Italian Footballer Marco Paoloni has been arrested on suspicion of match fixing.
Professional football in eastern Europe is struggling with a "terrifying lack of respect" for the rights of players who are being exposed to increasing violence, racism and match-fixing, according to a report issued on Tuesday.
FIFPro, the global union for professional players, revealed their findings in what they have called The Black Book Eastern Europe, after a survey of nearly 3,400 players in mainly eastern Europe with others from southern Europe adding their voices to a survey that makes astonishingly somber reading.
FIFPro, which published the report in Brussels, says there is "an urgent need" to improve the legal position of professional players in eastern Europe.
The report concludes that almost a quarter of players (23.6 percent) are aware of match-fixing in their league and that in Russia, host of the 2018 World Cup finals, the figure is as high as 43.5 percent.
Turkey is currently engulfed in a serious match-fixing scandal, while many other cases have come to light in other eastern European countries.
Director Anthony Higgins said the results were worrying.
"They are a massive wake-up call for football, including in Western Europe," he said. "In the east, players regularly discover they are not paid by their clubs and then find themselves being targeted by corrupt influences. They are vulnerable."
The report indicates a link between non-payment of player salaries and match-fixing. Of the 41 percent of players whose salaries have not been paid on time, more than half were approached to consider cheating.
One in nine of the players polled have been the victim of a violent act, with some attacked by coaches and other by fans.
Over nine percent of players reported examples of racism or other forms of discrimination - mainly from supporters. Of those who said they had been the victims of racism, 65.3 percent said it was caused by fans.
In a statement, FIFPro said the findings of the report indicated a "terrifying lack of respect for players".
"The professional footballer, in eastern Europe, must fight for his rights, because a large number of the employers are not so particular about their obligations, FIFPro said.
"The most essential condition for professional football is that a football player is paid by his club. But of the 3,357 professional footballers who cooperated in this study, 41.4 percent do not have their salaries paid on time.
"5.5 percent of all players have to wait more than six months to receive their salary. 2.2 percent have even had to wait more than a year for their salary arrears to be paid or are still waiting for that to happen.
"According to a vast majority of the players (92.9 per cent), the clubs claim they cannot pay because they lack the finances.
"For the sake of clarity: not all professional players are millionaires or earn hundreds of thousands of Euros.
"The vast majority of the players who participated in this study earn (at most) an average income and are not financially independent."

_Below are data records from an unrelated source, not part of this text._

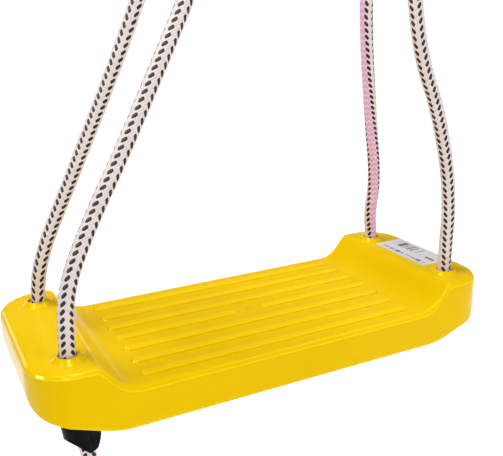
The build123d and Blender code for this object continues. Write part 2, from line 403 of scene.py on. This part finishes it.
# each rope: its main colour; the dark ones, on strands that run one way and the other; and its
# tracer, as a colour, how strong it is, and the colour of every other strand
ROPE_LOOKS = {
    "left": (
        (0.78, 0.70, 0.68),
        ((0.026, 0.001, 0.004), (0.014, 0.003, 0.002)),
        (0.84, 0.68, 0.70, 0.30, 0.74, 0.60, 0.62),
    ),
    "right": (
        (0.78, 0.68, 0.665),
        ((0.026, 0.001, 0.004), (0.016, 0.003, 0.003)),
        (0.82, 0.58, 0.74, 0.95, 0.74, 0.20, 0.50),
    ),
}


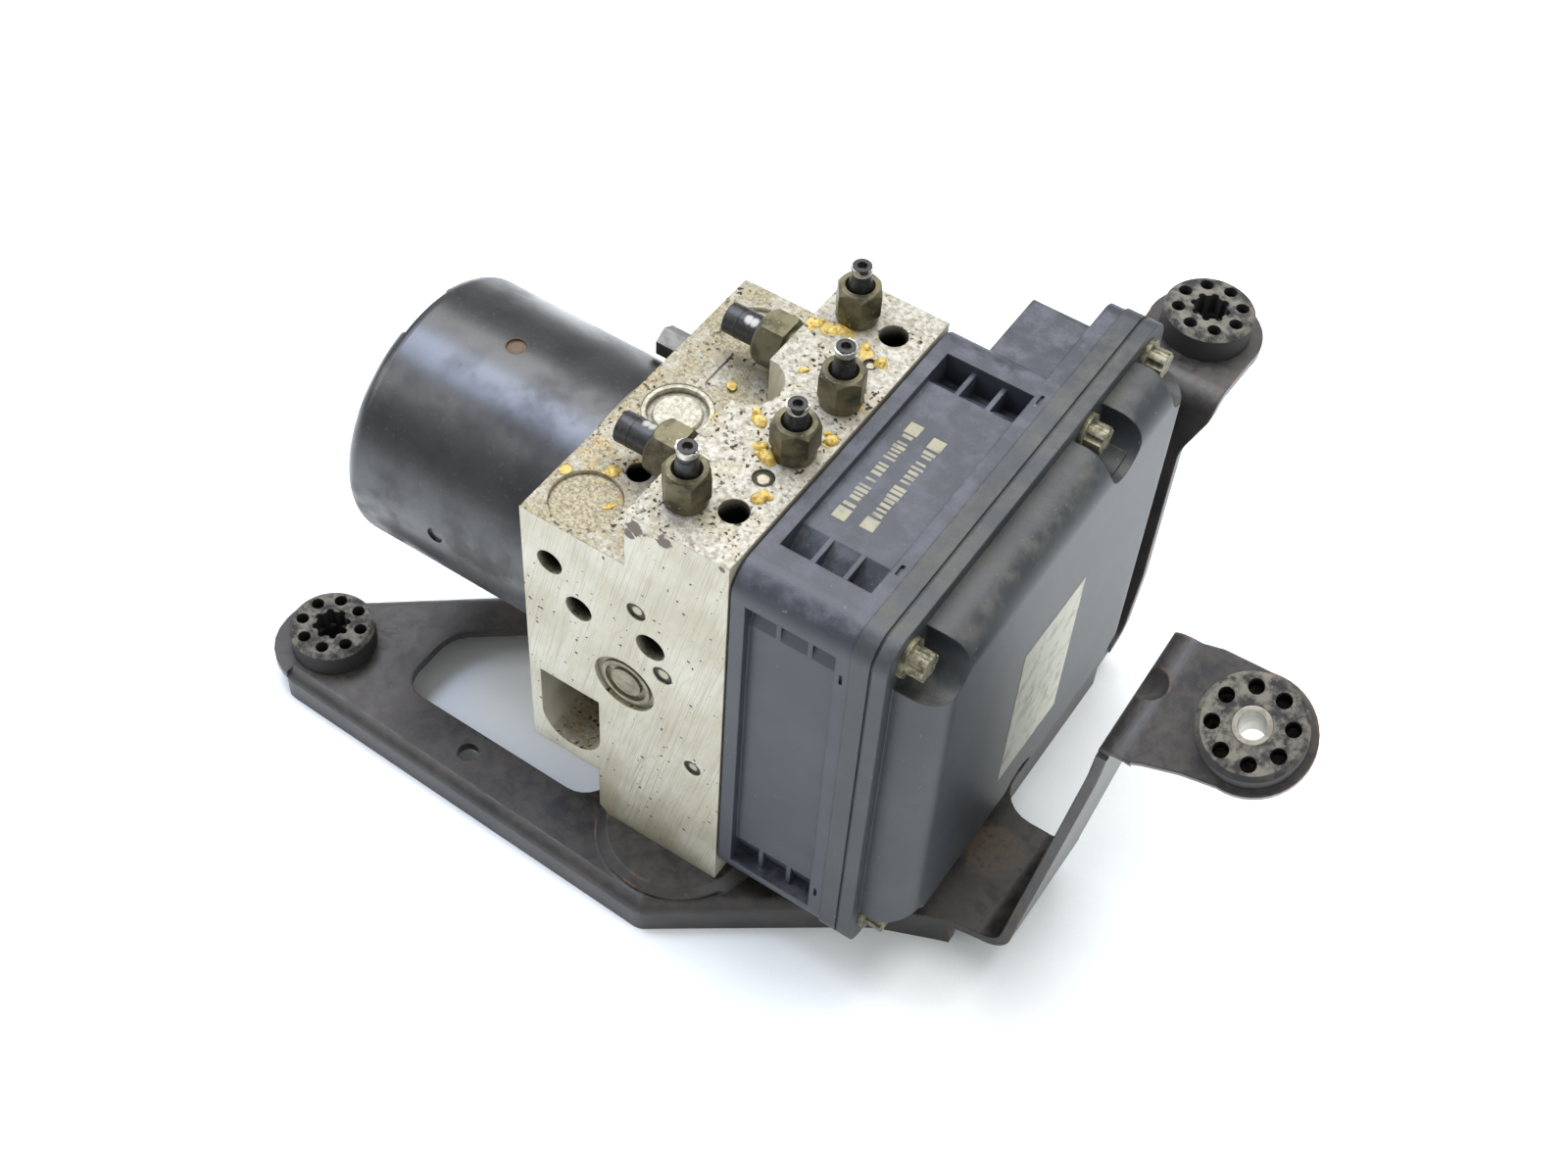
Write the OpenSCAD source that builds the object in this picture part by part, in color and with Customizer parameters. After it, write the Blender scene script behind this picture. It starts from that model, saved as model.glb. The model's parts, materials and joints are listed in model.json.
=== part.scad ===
// Brake hydraulic unit: pump motor, valve block and electronic control unit on a sheet steel bracket.
// Lengths are millimetres. X runs from the motor to the control unit, Y runs to the back, Z is up.
// The origin is the centre of the left rubber mount. Inside the modules, places are counted from the
// block's corner on the motor side at the front, and heights from the floor.

/* [Valve block] */
// Width of the block, front to back
block_w = 100; // [94:1:110]
// Depth of the block, from the motor to the control unit
block_d = 62; // [60:1:68]
// Height of the low deck above the foot
block_h = 117.5; // [114:0.5:124]
// Height of the plateau above the low deck
plateau_h = 19.5; // [17:0.5:24]
// Set-back of the plateau from the motor side
plateau_x = 32; // [31:0.5:33]
// Set-back of the foot from the motor side
foot_x = 22.4; // [18:0.2:24]
// Height of the undercut above the foot
undercut_h = 20.3; // [16:0.1:22]
// Bevel on the plateau's front edge
bevel = 2.4; // [1:0.2:3]

/* [Brake pipes] */
// Width across flats of the four wheel line nuts
line_nut_af = 11; // [10:0.5:12]
// Thread diameter of the wheel line nuts
line_thread_d = 10; // [9:0.5:10]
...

The report concluded with a blunt message:
"On average, it means that in each team that comes onto the field, there is at least one player who has been a victim of the aforementioned forms of mental or physical violence. That is more than shocking.
"The current situation in Eastern Europe is unacceptable. That should also be the case for every stakeholder in football. If they are still not convinced, then FIFPro's Black Book Eastern Europe should set off the alarm bells."